Identifying and finding treatments for dry and oily skin types is reasonably straight-forward. Whether you’re in a supermarket, high-street shop or browsing online, you’ll be able to find a targeted collection with a range of products to suit you and your skin’s needs.
Having combination skin, in comparison, can be a little more complicated, so knowing the right products to be using, plus the methods and techniques to tackle various concerns, is even more important.
In this article, we’ll be talking through our top tips and tricks for recognising combination skin and addressing your skin’s individual needs.
What is combination skin?
Combination skin is simply ‘what it says on the tin’… a mixture of various skin concerns, usually occurring in specific regions of the face.
While this skin type is extremely common, it is often mistreated with one treatment; sadly, in this instance, one type of product (e.g. acid or oil based) does not combat every unique concern the skin might be experiencing. The key to treating combination skin is to address specific regions with alternative products from multiple regimes.
If you require some extra assistance when creating your own personalised skincare routine, try our skin diagnostics tool.
What to do if you struggle with blemishes and dry patches…
Have you ever noticed that you have dry patches in specific areas of the face but experience breakouts (suggesting excess oils) at the same time? This unique mixture of concerns suggests that you fall into the combination skin category.
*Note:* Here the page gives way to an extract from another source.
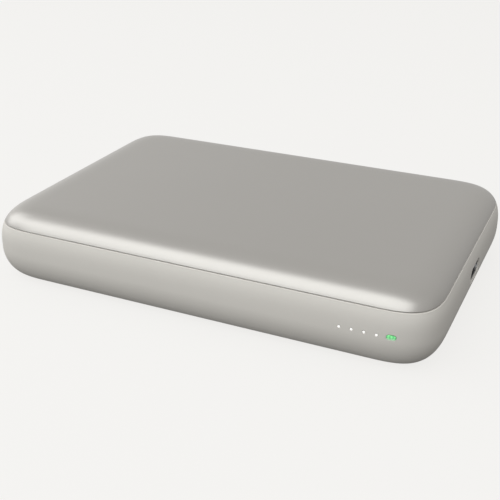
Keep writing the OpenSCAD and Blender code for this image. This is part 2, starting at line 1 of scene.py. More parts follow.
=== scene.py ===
"""A slim pocket power bank on a pale floor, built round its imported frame.

The two casings are remade as smooth shells from the same formulas as the CAD's fine facets,
and the lights get domed tips. The other CAD pieces stay, with softened edges and
procedural materials.
"""

import json
from math import asin, atan, cos, pi, radians, sin

import bmesh
import bpy
from mathutils import Matrix, Vector


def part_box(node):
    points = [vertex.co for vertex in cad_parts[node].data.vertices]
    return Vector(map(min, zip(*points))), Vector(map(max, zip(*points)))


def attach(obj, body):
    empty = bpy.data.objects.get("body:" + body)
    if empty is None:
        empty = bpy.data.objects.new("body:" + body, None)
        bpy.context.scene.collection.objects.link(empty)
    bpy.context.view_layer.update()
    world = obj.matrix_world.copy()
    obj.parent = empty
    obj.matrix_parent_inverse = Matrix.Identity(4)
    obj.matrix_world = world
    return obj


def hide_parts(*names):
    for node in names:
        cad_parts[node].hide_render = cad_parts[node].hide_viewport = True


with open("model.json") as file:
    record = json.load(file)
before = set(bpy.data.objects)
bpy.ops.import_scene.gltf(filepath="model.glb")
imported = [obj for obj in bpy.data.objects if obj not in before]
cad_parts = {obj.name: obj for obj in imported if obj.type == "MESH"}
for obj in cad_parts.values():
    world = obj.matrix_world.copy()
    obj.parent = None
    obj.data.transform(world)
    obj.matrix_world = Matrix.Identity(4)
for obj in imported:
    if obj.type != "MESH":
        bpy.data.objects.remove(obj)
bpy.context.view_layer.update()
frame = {"nodes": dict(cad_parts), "record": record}

MM = 0.001
BODY = "body"

# ---- Driving sizes ----

CASE_LOW, CASE_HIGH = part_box("lower_case")
BODY_LENGTH = CASE_HIGH.x - CASE_LOW.x
BODY_WIDTH = CASE_HIGH.y - CASE_LOW.y
BODY_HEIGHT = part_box("top_cover")[1].z
SEAM_HEIGHT = CASE_HIGH.z
WAIST_HEIGHT = 7.6 * MM
CORNER_SIZE = 15 * MM
CORNER_POWER = 3.6
BOTTOM_INSET = 5.2 * MM
BOTTOM_POWER = 2.0
TOP_INSET = 10 * MM
TOP_POWER = 2.9
CASE_WALL = 1.6 * MM
COVER_WALL = 1.4 * MM
SEAM_ROUND = 0.2 * MM               # round on each rim along the joint line
SEAM_GAP = 0.05 * MM                # between the rims of the two casings
SMALLEST_CORNER = 0.6 * MM          # least corner radius of an inset outline

CORNER_STEPS = 36                   # spans of each rounded corner in plan
LONG_STEPS = 40                     # spans of each long straight side
SHORT_STEPS = 22                    # spans of each short straight side
EDGE_STEPS = 36                     # spans of each rolled edge outside
INNER_STEPS = 10                    # spans of each rolled edge inside
ROUND_STEPS = 6                     # spans of the round along the joint line
RIM_STEPS = 3                       # spans down the inside of the case's rim
CIRCLE_STEPS = 48                   # spans of a screw boss or pilot hole
PILL_STEPS = 20                     # spans of each round end of a pill shape

IO_HEIGHT = (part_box("usb_tongue")[0].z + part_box("usb_tongue")[1].z) / 2
MOUTH_WIDTH = 9.18 * MM
MOUTH_HEIGHT = 3.5 * MM
MOUTH_DEPTH = 4 * MM
MOUTH_FLARE = 0.18 * MM
MOUTH_FLARE_DEPTH = 0.2 * MM

LIGHT_COUNT = 4
LIGHT_DIAMETER = 0.6 * MM
LENS_GAP = 0.05 * MM
LENS_RECESS = 0.03 * MM
LENS_TRIM = 0.01 * MM               # how much smaller a tip's outline is than its lens
WINDOW_DEPTH = 3 * MM
WINDOW_FLARE = 0.06 * MM
GUIDE_LOW, GUIDE_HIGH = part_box("light_guide")
GUIDE_END = 1 * MM                  # light guide's bar beyond its first and last pins
LIGHT_FIRST = GUIDE_LOW.x + GUIDE_END
LIGHT_PITCH = (GUIDE_HIGH.x - GUIDE_LOW.x - 2 * GUIDE_END) / (LIGHT_COUNT - 1)
LIGHT_XS = [LIGHT_FIRST + i * LIGHT_PITCH for i in range(LIGHT_COUNT)]

STATUS_WIDTH = 2.0 * MM
STATUS_HEIGHT = 1.1 * MM
STATUS_FLARE = 0.08 * MM
STATUS_GAP = 0.35 * MM              # from the next light's place to the status light
STATUS_X = LIGHT_XS[-1] + LIGHT_PITCH + STATUS_GAP

BUTTON_LOW, BUTTON_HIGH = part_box("power_button")
BUTTON_FLANGE = (0.9 * MM, 0.7 * MM)      # button's flange past its face, along and up
BUTTON_X = (BUTTON_LOW.x + BUTTON_HIGH.x) / 2
BUTTON_WIDTH = BUTTON_HIGH.x - BUTTON_LOW.x - 2 * BUTTON_FLANGE[0]
BUTTON_HEIGHT = BUTTON_HIGH.z - BUTTON_LOW.z - 2 * BUTTON_FLANGE[1]
BUTTON_GAP = 0.15 * MM
BUTTON_DEPTH = 4 * MM
BUTTON_FLARE = 0.15 * MM
BUTTON_FLARE_DEPTH = 0.18 * MM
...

Our top tip would be to apply either a hydrating facial oil, moisturiser or serum to the dry areas and tackle the excess oils leading to blemishes by regularly applying a detoxing mask (ideally one with Salicylic Acid) or Serum to the oiliest regions of the face.
Addressing both concerns with individual treatments should gradually help. Yes, it might require a little more consideration on a daily basis, but you’re sure to notice a difference in the ‘balance’ of your skin in no time at all.
What to do if your pores are more prominent on your nose…
If your cheeks and jawline are visibly less ‘porous’ than your nose, you might have combination skin.
Besides using a scrub to reduce the clogging of pores within the centre of the face, the best way to address pores and deep clean the skin is to use a natural exfoliator, e.g. a product that includes Retinol or an Alpha/Beta-Hydroxy Acid.
While this does not guarantee the reduction in the size of pores, if they are unclogged of daily dirt, excess oils and toxins, they should look visibly smaller.
What to do if ‘normal’ moisturisers leave your t-zone oily…
You can’t opt for a hydrating moisturiser because it increases the level of excess oils in your problem areas, but an oil-controlling moisturiser causes dryness in your cheeks – so, what’s the solution, besides a moisturiser for normal skin?
Oil-free products are an ideal choice for oily skin, as oil-based products are more susceptible to clogging the pores, which can lead to future breakouts.